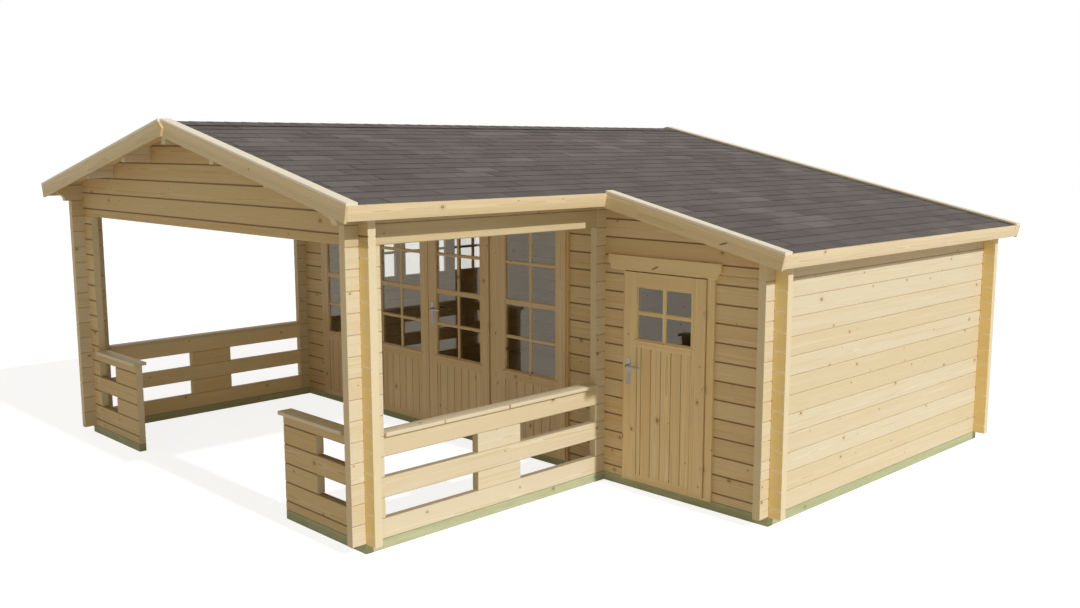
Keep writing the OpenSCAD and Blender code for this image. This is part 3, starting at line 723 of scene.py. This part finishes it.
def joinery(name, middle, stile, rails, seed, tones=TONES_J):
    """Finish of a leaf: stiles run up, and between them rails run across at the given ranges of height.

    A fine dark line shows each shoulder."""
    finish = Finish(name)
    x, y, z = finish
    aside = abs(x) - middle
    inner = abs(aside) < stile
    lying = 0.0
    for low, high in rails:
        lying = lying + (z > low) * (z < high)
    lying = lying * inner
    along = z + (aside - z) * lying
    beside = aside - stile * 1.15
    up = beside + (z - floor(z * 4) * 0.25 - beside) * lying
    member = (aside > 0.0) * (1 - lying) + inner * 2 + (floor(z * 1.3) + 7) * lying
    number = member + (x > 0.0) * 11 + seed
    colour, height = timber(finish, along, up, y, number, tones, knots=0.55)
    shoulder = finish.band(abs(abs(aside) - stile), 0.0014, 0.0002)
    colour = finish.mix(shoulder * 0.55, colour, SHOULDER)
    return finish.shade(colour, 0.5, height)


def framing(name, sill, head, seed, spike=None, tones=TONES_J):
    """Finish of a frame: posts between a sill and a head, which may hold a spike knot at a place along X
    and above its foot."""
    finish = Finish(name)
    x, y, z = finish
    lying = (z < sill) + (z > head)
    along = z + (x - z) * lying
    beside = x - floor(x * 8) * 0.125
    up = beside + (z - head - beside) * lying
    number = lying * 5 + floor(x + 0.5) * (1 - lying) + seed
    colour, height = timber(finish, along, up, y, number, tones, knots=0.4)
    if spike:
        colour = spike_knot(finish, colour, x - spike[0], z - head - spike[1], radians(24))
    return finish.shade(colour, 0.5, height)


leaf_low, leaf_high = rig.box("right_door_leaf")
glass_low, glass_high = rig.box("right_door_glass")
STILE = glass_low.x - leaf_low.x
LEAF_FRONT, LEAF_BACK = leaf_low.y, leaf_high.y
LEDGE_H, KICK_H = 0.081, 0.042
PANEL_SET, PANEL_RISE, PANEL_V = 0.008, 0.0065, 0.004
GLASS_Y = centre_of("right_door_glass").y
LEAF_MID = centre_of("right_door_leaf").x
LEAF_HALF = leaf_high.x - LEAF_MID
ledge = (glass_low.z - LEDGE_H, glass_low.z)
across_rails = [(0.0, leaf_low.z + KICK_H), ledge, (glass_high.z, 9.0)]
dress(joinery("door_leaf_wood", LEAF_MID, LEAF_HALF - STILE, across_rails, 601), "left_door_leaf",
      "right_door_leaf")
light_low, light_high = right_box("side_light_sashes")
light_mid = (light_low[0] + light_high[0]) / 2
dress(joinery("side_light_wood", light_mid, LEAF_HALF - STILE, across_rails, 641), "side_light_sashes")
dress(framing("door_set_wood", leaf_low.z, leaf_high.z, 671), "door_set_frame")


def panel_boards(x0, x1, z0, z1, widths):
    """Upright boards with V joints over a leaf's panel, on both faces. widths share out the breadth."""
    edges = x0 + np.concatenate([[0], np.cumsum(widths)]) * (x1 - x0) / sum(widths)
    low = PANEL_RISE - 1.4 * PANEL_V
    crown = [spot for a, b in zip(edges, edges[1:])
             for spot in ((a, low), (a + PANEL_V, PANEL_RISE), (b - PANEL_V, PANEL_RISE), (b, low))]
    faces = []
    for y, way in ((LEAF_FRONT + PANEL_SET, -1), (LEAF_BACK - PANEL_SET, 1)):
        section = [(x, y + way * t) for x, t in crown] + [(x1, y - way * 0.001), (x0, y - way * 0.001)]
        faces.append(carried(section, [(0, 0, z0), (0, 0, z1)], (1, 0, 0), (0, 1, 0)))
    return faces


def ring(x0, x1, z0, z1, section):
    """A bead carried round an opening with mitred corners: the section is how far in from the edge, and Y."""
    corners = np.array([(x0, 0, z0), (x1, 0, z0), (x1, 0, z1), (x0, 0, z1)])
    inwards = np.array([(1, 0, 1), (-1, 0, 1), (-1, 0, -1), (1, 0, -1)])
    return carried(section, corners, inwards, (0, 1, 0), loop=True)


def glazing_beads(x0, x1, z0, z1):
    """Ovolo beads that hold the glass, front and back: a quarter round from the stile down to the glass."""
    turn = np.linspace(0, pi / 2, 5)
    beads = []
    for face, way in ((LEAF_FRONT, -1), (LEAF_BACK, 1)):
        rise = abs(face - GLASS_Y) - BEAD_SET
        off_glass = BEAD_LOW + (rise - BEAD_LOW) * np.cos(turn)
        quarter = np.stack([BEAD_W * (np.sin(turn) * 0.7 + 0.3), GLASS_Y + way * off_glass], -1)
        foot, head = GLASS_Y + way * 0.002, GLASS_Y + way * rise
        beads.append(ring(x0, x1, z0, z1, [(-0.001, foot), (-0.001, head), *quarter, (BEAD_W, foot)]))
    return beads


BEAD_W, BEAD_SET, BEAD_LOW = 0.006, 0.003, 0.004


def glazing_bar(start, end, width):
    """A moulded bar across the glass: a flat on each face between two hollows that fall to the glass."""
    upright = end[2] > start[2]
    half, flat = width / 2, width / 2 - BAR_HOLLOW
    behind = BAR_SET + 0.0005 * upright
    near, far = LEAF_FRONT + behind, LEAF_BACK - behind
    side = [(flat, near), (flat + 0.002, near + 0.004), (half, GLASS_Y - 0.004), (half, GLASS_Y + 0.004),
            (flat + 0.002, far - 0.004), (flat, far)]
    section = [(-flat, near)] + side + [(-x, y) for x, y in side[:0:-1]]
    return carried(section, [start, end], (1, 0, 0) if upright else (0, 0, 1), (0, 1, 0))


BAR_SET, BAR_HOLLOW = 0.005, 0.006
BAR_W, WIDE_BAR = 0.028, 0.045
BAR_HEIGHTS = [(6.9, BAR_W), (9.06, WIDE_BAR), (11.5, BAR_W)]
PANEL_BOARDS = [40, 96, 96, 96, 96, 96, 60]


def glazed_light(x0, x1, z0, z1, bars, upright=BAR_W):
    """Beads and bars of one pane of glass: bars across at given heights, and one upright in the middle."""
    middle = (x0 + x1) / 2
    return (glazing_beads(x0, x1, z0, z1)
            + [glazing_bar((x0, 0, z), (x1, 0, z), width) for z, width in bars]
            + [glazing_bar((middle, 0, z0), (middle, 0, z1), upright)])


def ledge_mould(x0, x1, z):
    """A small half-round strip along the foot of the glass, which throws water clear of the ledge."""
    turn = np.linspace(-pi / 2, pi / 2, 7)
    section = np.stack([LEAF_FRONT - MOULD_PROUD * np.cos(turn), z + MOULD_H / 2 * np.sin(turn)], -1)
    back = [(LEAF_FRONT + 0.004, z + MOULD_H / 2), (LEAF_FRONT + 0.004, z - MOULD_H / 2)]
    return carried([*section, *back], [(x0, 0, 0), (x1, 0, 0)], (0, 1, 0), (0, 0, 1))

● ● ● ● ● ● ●

**Set task**
Extract the data exactly as given.

**Result for this task**
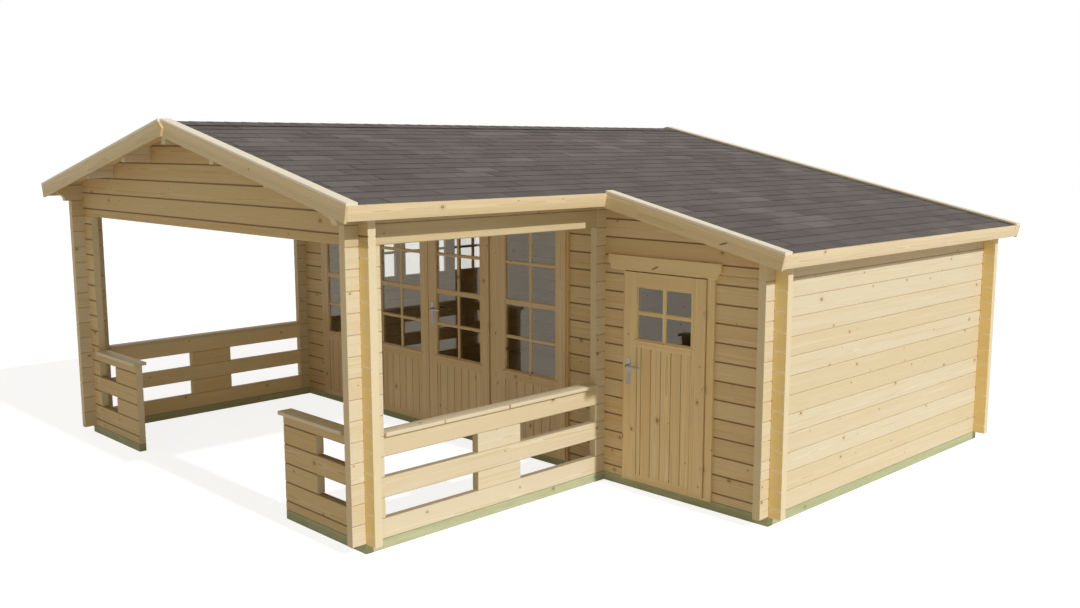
Keep writing the OpenSCAD and Blender code for this image. This is part 3, starting at line 723 of scene.py. This part finishes it.
def joinery(name, middle, stile, rails, seed, tones=TONES_J):
    """Finish of a leaf: stiles run up, and between them rails run across at the given ranges of height.

    A fine dark line shows each shoulder."""
    finish = Finish(name)
    x, y, z = finish
    aside = abs(x) - middle
    inner = abs(aside) < stile
    lying = 0.0
    for low, high in rails:
        lying = lying + (z > low) * (z < high)
    lying = lying * inner
    along = z + (aside - z) * lying
    beside = aside - stile * 1.15
    up = beside + (z - floor(z * 4) * 0.25 - beside) * lying
    member = (aside > 0.0) * (1 - lying) + inner * 2 + (floor(z * 1.3) + 7) * lying
    number = member + (x > 0.0) * 11 + seed
    colour, height = timber(finish, along, up, y, number, tones, knots=0.55)
    shoulder = finish.band(abs(abs(aside) - stile), 0.0014, 0.0002)
    colour = finish.mix(shoulder * 0.55, colour, SHOULDER)
    return finish.shade(colour, 0.5, height)


def framing(name, sill, head, seed, spike=None, tones=TONES_J):
    """Finish of a frame: posts between a sill and a head, which may hold a spike knot at a place along X
    and above its foot."""
    finish = Finish(name)
    x, y, z = finish
    lying = (z < sill) + (z > head)
    along = z + (x - z) * lying
    beside = x - floor(x * 8) * 0.125
    up = beside + (z - head - beside) * lying
    number = lying * 5 + floor(x + 0.5) * (1 - lying) + seed
    colour, height = timber(finish, along, up, y, number, tones, knots=0.4)
    if spike:
        colour = spike_knot(finish, colour, x - spike[0], z - head - spike[1], radians(24))
    return finish.shade(colour, 0.5, height)


leaf_low, leaf_high = rig.box("right_door_leaf")
glass_low, glass_high = rig.box("right_door_glass")
STILE = glass_low.x - leaf_low.x
LEAF_FRONT, LEAF_BACK = leaf_low.y, leaf_high.y
LEDGE_H, KICK_H = 0.081, 0.042
PANEL_SET, PANEL_RISE, PANEL_V = 0.008, 0.0065, 0.004
GLASS_Y = centre_of("right_door_glass").y
LEAF_MID = centre_of("right_door_leaf").x
LEAF_HALF = leaf_high.x - LEAF_MID
ledge = (glass_low.z - LEDGE_H, glass_low.z)
across_rails = [(0.0, leaf_low.z + KICK_H), ledge, (glass_high.z, 9.0)]
dress(joinery("door_leaf_wood", LEAF_MID, LEAF_HALF - STILE, across_rails, 601), "left_door_leaf",
      "right_door_leaf")
light_low, light_high = right_box("side_light_sashes")
light_mid = (light_low[0] + light_high[0]) / 2
dress(joinery("side_light_wood", light_mid, LEAF_HALF - STILE, across_rails, 641), "side_light_sashes")
dress(framing("door_set_wood", leaf_low.z, leaf_high.z, 671), "door_set_frame")


def panel_boards(x0, x1, z0, z1, widths):
    """Upright boards with V joints over a leaf's panel, on both faces. widths share out the breadth."""
    edges = x0 + np.concatenate([[0], np.cumsum(widths)]) * (x1 - x0) / sum(widths)
    low = PANEL_RISE - 1.4 * PANEL_V
    crown = [spot for a, b in zip(edges, edges[1:])
             for spot in ((a, low), (a + PANEL_V, PANEL_RISE), (b - PANEL_V, PANEL_RISE), (b, low))]
    faces = []
    for y, way in ((LEAF_FRONT + PANEL_SET, -1), (LEAF_BACK - PANEL_SET, 1)):
        section = [(x, y + way * t) for x, t in crown] + [(x1, y - way * 0.001), (x0, y - way * 0.001)]
        faces.append(carried(section, [(0, 0, z0), (0, 0, z1)], (1, 0, 0), (0, 1, 0)))
    return faces


def ring(x0, x1, z0, z1, section):
    """A bead carried round an opening with mitred corners: the section is how far in from the edge, and Y."""
    corners = np.array([(x0, 0, z0), (x1, 0, z0), (x1, 0, z1), (x0, 0, z1)])
    inwards = np.array([(1, 0, 1), (-1, 0, 1), (-1, 0, -1), (1, 0, -1)])
    return carried(section, corners, inwards, (0, 1, 0), loop=True)


def glazing_beads(x0, x1, z0, z1):
    """Ovolo beads that hold the glass, front and back: a quarter round from the stile down to the glass."""
    turn = np.linspace(0, pi / 2, 5)
    beads = []
    for face, way in ((LEAF_FRONT, -1), (LEAF_BACK, 1)):
        rise = abs(face - GLASS_Y) - BEAD_SET
        off_glass = BEAD_LOW + (rise - BEAD_LOW) * np.cos(turn)
        quarter = np.stack([BEAD_W * (np.sin(turn) * 0.7 + 0.3), GLASS_Y + way * off_glass], -1)
        foot, head = GLASS_Y + way * 0.002, GLASS_Y + way * rise
        beads.append(ring(x0, x1, z0, z1, [(-0.001, foot), (-0.001, head), *quarter, (BEAD_W, foot)]))
    return beads


BEAD_W, BEAD_SET, BEAD_LOW = 0.006, 0.003, 0.004


def glazing_bar(start, end, width):
    """A moulded bar across the glass: a flat on each face between two hollows that fall to the glass."""
    upright = end[2] > start[2]
    half, flat = width / 2, width / 2 - BAR_HOLLOW
    behind = BAR_SET + 0.0005 * upright
    near, far = LEAF_FRONT + behind, LEAF_BACK - behind
    side = [(flat, near), (flat + 0.002, near + 0.004), (half, GLASS_Y - 0.004), (half, GLASS_Y + 0.004),
            (flat + 0.002, far - 0.004), (flat, far)]
    section = [(-flat, near)] + side + [(-x, y) for x, y in side[:0:-1]]
    return carried(section, [start, end], (1, 0, 0) if upright else (0, 0, 1), (0, 1, 0))


BAR_SET, BAR_HOLLOW = 0.005, 0.006
BAR_W, WIDE_BAR = 0.028, 0.045
BAR_HEIGHTS = [(6.9, BAR_W), (9.06, WIDE_BAR), (11.5, BAR_W)]
PANEL_BOARDS = [40, 96, 96, 96, 96, 96, 60]


def glazed_light(x0, x1, z0, z1, bars, upright=BAR_W):
    """Beads and bars of one pane of glass: bars across at given heights, and one upright in the middle."""
    middle = (x0 + x1) / 2
    return (glazing_beads(x0, x1, z0, z1)
            + [glazing_bar((x0, 0, z), (x1, 0, z), width) for z, width in bars]
            + [glazing_bar((middle, 0, z0), (middle, 0, z1), upright)])


def ledge_mould(x0, x1, z):
    """A small half-round strip along the foot of the glass, which throws water clear of the ledge."""
    turn = np.linspace(-pi / 2, pi / 2, 7)
    section = np.stack([LEAF_FRONT - MOULD_PROUD * np.cos(turn), z + MOULD_H / 2 * np.sin(turn)], -1)
    back = [(LEAF_FRONT + 0.004, z + MOULD_H / 2), (LEAF_FRONT + 0.004, z - MOULD_H / 2)]
    return carried([*section, *back], [(x0, 0, 0), (x1, 0, 0)], (0, 1, 0), (0, 0, 1))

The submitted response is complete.